Task description. Identify and copy all lines of the material where the string "that" is found.

--- Start of Records provided ---

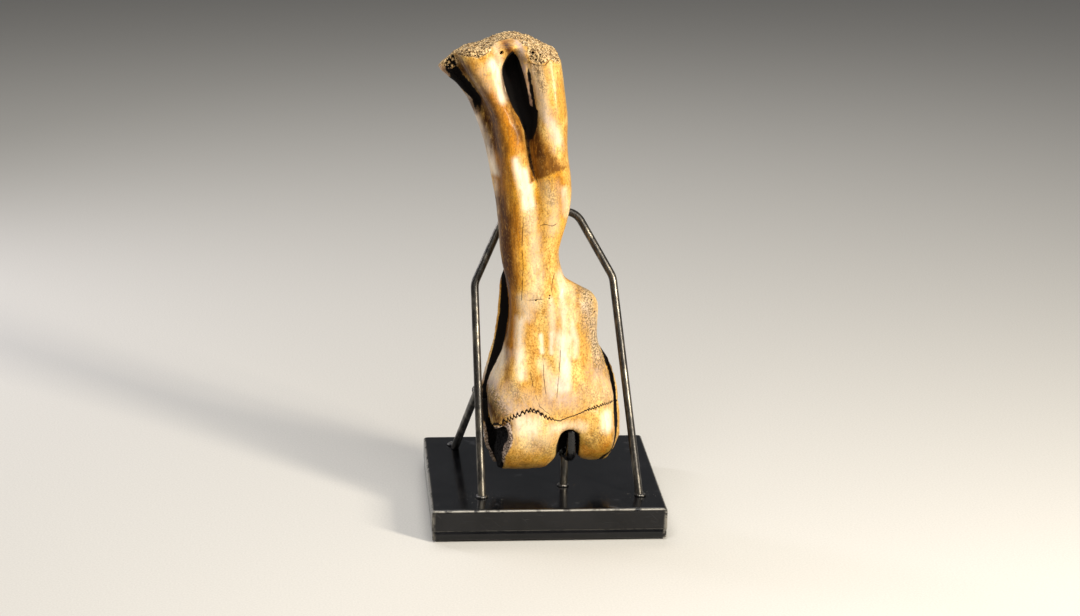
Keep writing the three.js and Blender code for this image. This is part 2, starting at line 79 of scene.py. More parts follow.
camera = bpy.data.objects.new("camera", bpy.data.cameras.new("camera"))
camera.data.lens = LENS_MM
camera.data.sensor_width = SENSOR_MM
camera.data.sensor_fit = "HORIZONTAL"
camera.data.clip_end = 60
camera.matrix_world = (
    Matrix.Translation(CAMERA_PLACE)
    @ Matrix.Rotation(-CAMERA_YAW, 4, "Z")
    @ Matrix.Rotation(math.pi / 2 - CAMERA_PITCH, 4, "X")
    @ Matrix.Rotation(CAMERA_ROLL, 4, "Z")
)
bpy.context.scene.collection.objects.link(camera)
bpy.context.scene.camera = camera
print("camera", tuple(round(v, 3) for v in CAMERA_PLACE), "lens", LENS_MM, "mm")

# %% [markdown]
# ## Small helpers
# Colours are written as the hex values that a paint chart gives, and one function turns them to
# the linear values that the shaders need. One function adds a node with its settings and links,
# and serves both materials and Geometry Nodes.

# %% Colour and node helpers
def linear(hex_colour):
    channels = [int(hex_colour[i:i + 2], 16) / 255 for i in (1, 3, 5)]
    return tuple(c / 12.92 if c <= 0.04045 else ((c + 0.055) / 1.055) ** 2.4 for c in channels) + (1.0,)


def add(tree, kind, links=None, **settings):
    """Adds one node. A link is another node's socket, or a plain value for the input."""
    node = tree.nodes.new(kind)
    for name, value in settings.items():
        setattr(node, name, value)
    for key, value in (links or {}).items():
        if isinstance(value, bpy.types.NodeSocket):
            tree.links.new(value, node.inputs[key])
        else:
            node.inputs[key].default_value = value
    return node


def new_material(name):
    """An empty material, with its principled shader already linked to the output."""
    material = bpy.data.materials.new(name)
    material.use_nodes = True
    tree = material.node_tree
    tree.nodes.clear()
    shader = add(tree, "ShaderNodeBsdfPrincipled")
    add(tree, "ShaderNodeOutputMaterial", {"Surface": shader.outputs[0]})
    return material, tree, shader


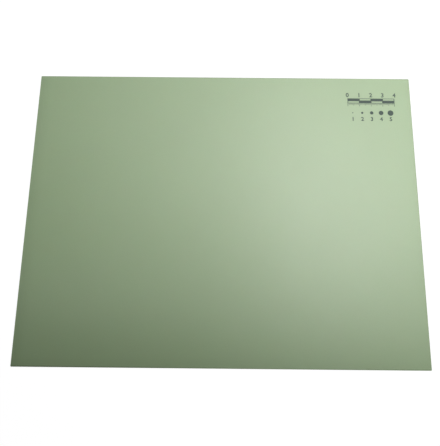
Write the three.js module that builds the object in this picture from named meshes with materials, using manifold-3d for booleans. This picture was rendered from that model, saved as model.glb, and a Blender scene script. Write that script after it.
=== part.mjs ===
// A bench work mat: a soft matte face sheet, a thin stiff core film and a grip base, bonded into one
// laminate and die-cut together, with a small rule hot-stamped near the far right corner.
// Millimetres. X runs along the long side, Y away from the user, Z up. The origin is on the
// underside, at the middle of the mat.

import * as THREE from "three";
import { mergeVertices } from "three/addons/utils/BufferGeometryUtils.js";
import Module from "manifold-3d";

// The mat's outline
const matWidth = 320;
const matDepth = 240;
const cornerRadius = 0.8;

// The layers, from the bench upwards
const baseThickness = 0.9;
const coreThickness = 0.16;
const faceThickness = 0.9;
const bondLine = 0.02;

// The die presses the two outer arrises round
const faceArris = 0.4;
const baseArris = 0.3;

// The printed rule: a checkered bar over a row of ticks, stamped a little below the face
const printMargin = 14;
const ruleDrop = 23;
const ruleDivision = 10;
const divisionCount = 4;
const stepsInDivision = 10;
const ruleLength = divisionCount * ruleDivision;
const ruleLeft = matWidth / 2 - printMargin - ruleLength;
const ruleFront = matDepth / 2 - ruleDrop;
const barHeight = 4.4;
const barLine = 0.4;
const tickLine = 0.35;
const stepTick = 1.4;
const middleTick = 2;
const divisionTick = 2.8;
const inkThickness = 0.04;
const inkSink = 0.01;
const inkClearance = 0.02;
const cutOverrun = 1;

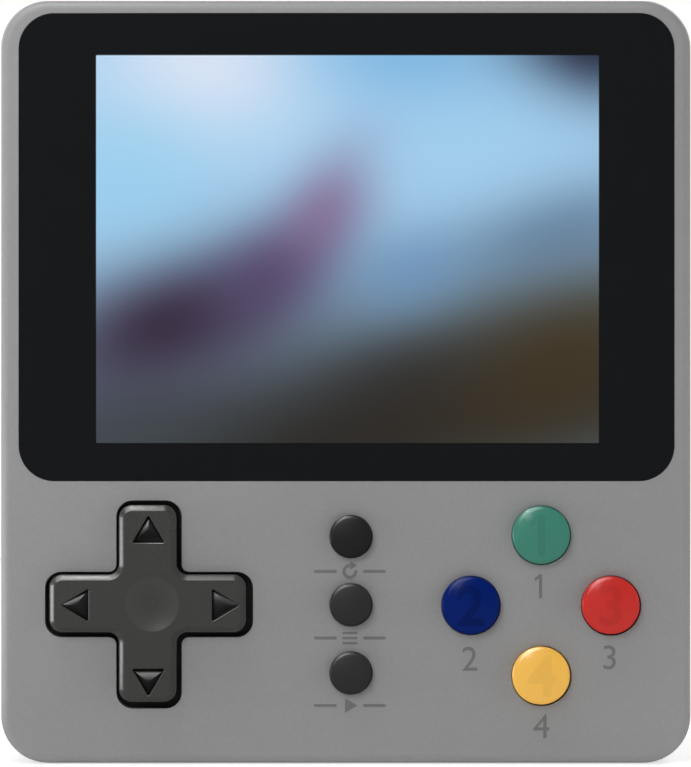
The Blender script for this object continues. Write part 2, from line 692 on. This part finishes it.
def arc_band(centre, radius, width, start, end, steps=40):
    """Band along an arc: its points lie at the radius less and plus half the width, at even angles."""
    lines = [arcs([(centre, radius + side * width / 2, start, end)], steps) for side in (-1, 1)]
    first = np.arange(steps - 1)
    return np.concatenate(lines), np.stack((first, first + 1, first + 1 + steps, first + steps), -1).tolist()


def joined(shapes):
    """Several flat shapes as one: their points one after another, and their faces counted on."""
    points, faces, count = [], [], 0
    for flat, own in shapes:
        points.append(flat)
        faces += [[i + count for i in face] for face in own]
        count += len(flat)
    return np.concatenate(points), faces


# Operators: one for each piece or group of like pieces


class CONSOLE_OT_shared_effects(bpy.types.Operator):
    """Build the node groups that the finishes share"""

    bl_idname = "console.shared_effects"
    bl_label = "Shared effects"

    def execute(self, context):
        surfaces = (make_moulded_grain, make_handling, make_brushed_metal, make_cloth_weave)
        for make in (*surfaces, make_soft_patch, make_board_traces):
            make()
        return {"FINISHED"}


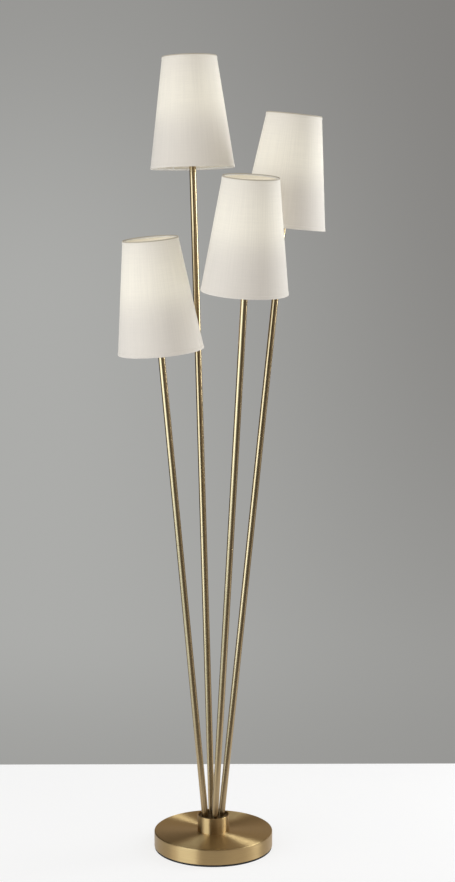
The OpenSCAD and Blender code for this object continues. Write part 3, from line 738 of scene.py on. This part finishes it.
def shade_cloth(name, dark, light, glow_colour, glow_at_rest, reach, depth, roughness,
                fold=None):
    """Woven cloth with the bulb's light coming through it, painted on as a glow. A fold is a
    darker colour painted along the shade's top edge as painted shade, where the wire ring behind
    the cloth keeps the light back, and the glow is cut there too."""
    material, tree = blank_material(name)
    cloth = add(tree, "ShaderNodeUVMap", uv_map="cloth").outputs[0]
    woven = add(tree, "ShaderNodeGroup", node_tree=weave_group)
    tree.links.new(cloth, woven.inputs["Cloth"])
    woven.inputs["Pitch"].default_value = thread_pitch
    glow = add(tree, "ShaderNodeGroup", node_tree=glow_group)
    height = axes(tree, cloth)["Y"]
    tree.links.new(height, glow.inputs["Height"])
    glow.inputs["Middle"].default_value = bulb_middle
    glow.inputs["Reach Down"].default_value, glow.inputs["Reach Up"].default_value = reach
    slub = woven.outputs["Slub"]
    # The bulb's light through the cloth is painted on as a glow, strongest at the bulb's height.
    through = maths(tree, "MULTIPLY", glow.outputs["Glow"],
                    spread(tree, slub, 0.2, 0.8, 0.9, 1.05))
    colour = between(tree, slub, dark, light)
    # Painted shade: along the top edge the colour darkens to the fold colour and the glow is cut.
    if fold:
        folded = spread(tree, height, shade_height - ring_dim_from, shade_height - ring_dim_full)
        through = maths(tree, "MULTIPLY", through, maths(tree, "SUBTRACT", 1.0, folded))
        colour = between(tree, folded, colour, fold)
    shader = surface(tree, colour,
                     spread(tree, slub, 0.0, 1.0, roughness, roughness + 0.08),
                     woven.outputs["Height"], depth, Sheen_Weight=0.15, Sheen_Roughness=0.6,
                     Specular_IOR_Level=0.2, Emission_Strength=1.0)
    tree.links.new(between(tree, through, glow_at_rest, glow_colour),
                   shader.inputs["Emission Color"])
    material.cycles.emission_sampling = "NONE"
    return material


linen = shade_cloth("linen", linen_dark, linen_light, glow_colour=(0.168, 0.163, 0.118, 1),
                    glow_at_rest=no_glow, reach=linen_reach, depth=thread_depth, roughness=0.82)
# The band's fold colour, a dark tan along the top edge, is painted shade from the wire ring.
band_linen = shade_cloth("band linen", linen_dark, linen_light,
                         glow_colour=(0.145, 0.14, 0.1, 1), glow_at_rest=no_glow,
                         reach=linen_reach, depth=thread_depth, roughness=0.82,
                         fold=(0.5, 0.455, 0.37, 1))
# The liner's glow is painted light: the bulb's light on the inside of the shade, with a faint glow
# everywhere.
liner_white = shade_cloth("white liner", (0.74, 0.71, 0.65, 1), (0.8, 0.77, 0.71, 1),
                          glow_colour=(0.28, 0.268, 0.22, 1),
                          glow_at_rest=(0.05, 0.046, 0.038, 1), reach=(0.07, 0.07),
                          depth=0.00004, roughness=0.5)

for arm, seat in arms.items():
    body = f"shade_{arm}"
    axis_heading = math.atan2(seat[1][2], seat[0][2])
    parts = {
        f"linen_{arm}": (shell(linen_thick, 0.0), linen),
        f"liner_{arm}": (shell(linen_thick + liner_thick, linen_thick + cloth_gap), liner_white),
        f"foot_band_{arm}": (band(top=False), band_linen),
        f"top_band_{arm}": (band(top=True), band_linen),
        f"seam_{arm}": (lap_seam(math.pi / 2 - axis_heading), linen),
    }
    pieces = []
    for name, (mesh, material) in parts.items():
        lay_out(mesh)
        soft_shaded(mesh)
        bmesh.ops.transform(mesh, verts=mesh.verts, matrix=seat)
        piece = new_piece(name, mesh, material)
        pieces.append(piece)
    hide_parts(f"shade_{arm}")
    for piece in pieces:
        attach(piece, body)

bpy.context.scene.view_settings.view_transform = "Standard"
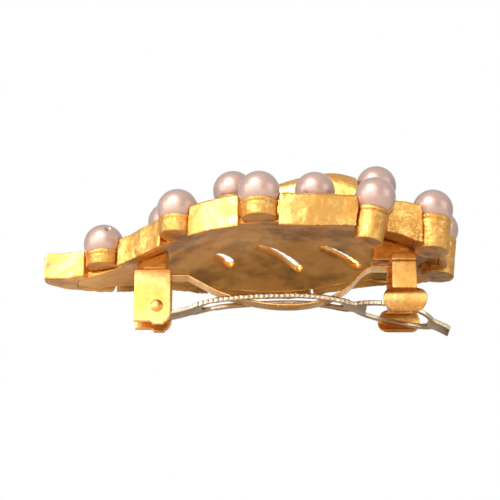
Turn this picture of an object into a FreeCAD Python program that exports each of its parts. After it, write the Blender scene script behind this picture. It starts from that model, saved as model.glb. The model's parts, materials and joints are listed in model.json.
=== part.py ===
import FreeCAD, Part
import math
import os

# Hair barrette: a domed, leaf-shaped gilt ornament set with pearls, carried on a French clip.
# Build frame: X runs from the leaf's tip (-X) to its broad end (+X), Z is up (pearls on top),
# Y = 0 is the clip's centre line.  At the end everything is moved so that the origin is the
# middle of the bottom of the whole object's box.  All sizes are in millimetres.

Vec = FreeCAD.Vector
UP = Vec(0, 0, 1)
ACROSS = Vec(0, 1, 0)

# ---- leaf plate and rim ----------------------------------------------------------------
PLATE_THICK = 1.5
WALL_THICK = 1.9
WALL_HEIGHT = 5.6
WALL_END_RISE = 2.6           # extra height of the walls round the leaf's broad end
WALL_RISE_START_X = 22.0
WALL_RISE_LENGTH = 16.0
DOME_AXIS_Z = -23.0           # the dome is turned about a line along X at this height
DOME_HALF_ANGLE = 60.0
TIP_BLOCK = 6.0               # length of the tip where both rim walls run together
TIP_X = -41.0

# underside of the leaf along its middle: (x, z)
CROWN_LINE = [(TIP_X - 3.0, 11.3), (-34.0, 11.5), (-25.0, 13.3), (-15.0, 17.1),
              (-3.0, 20.6), (12.0, 21.0), (24.0, 19.8), (34.0, 16.6), (46.0, 10.5)]

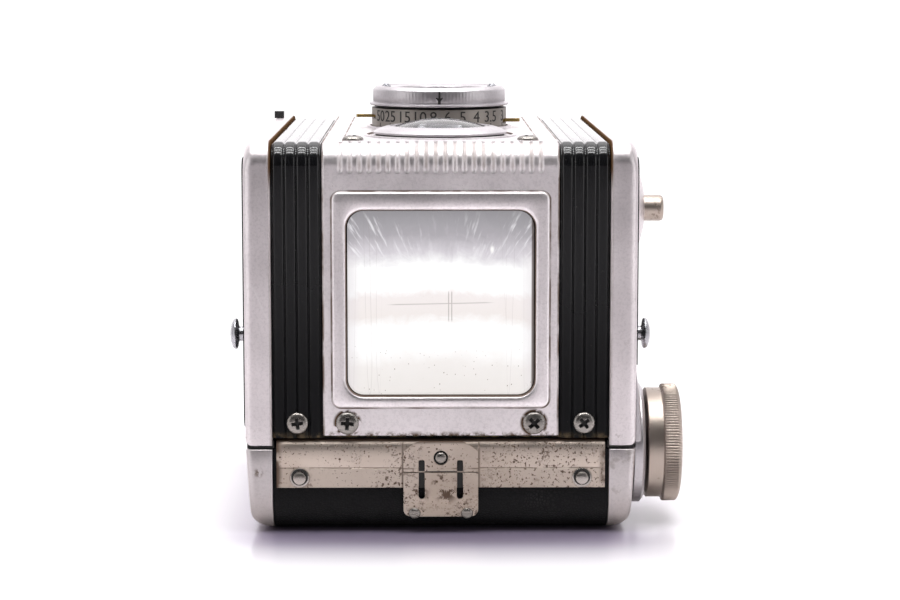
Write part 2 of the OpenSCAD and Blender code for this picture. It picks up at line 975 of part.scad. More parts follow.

--- End of Records provided ---

Task output.
# Colours are written as the hex values that a paint chart gives, and one function turns them to
# the linear values that the shaders need. One function adds a node with its settings and links,
Write the three.js module that builds the object in this picture from named meshes with materials, using manifold-3d for booleans. This picture was rendered from that model, saved as model.glb, and a Blender scene script. Write that script after it.
    """Build the node groups that the finishes share"""
Turn this picture of an object into a FreeCAD Python program that exports each of its parts. After it, write the Blender scene script behind this picture. It starts from that model, saved as model.glb. The model's parts, materials and joints are listed in model.json.
# Y = 0 is the clip's centre line.  At the end everything is moved so that the origin is the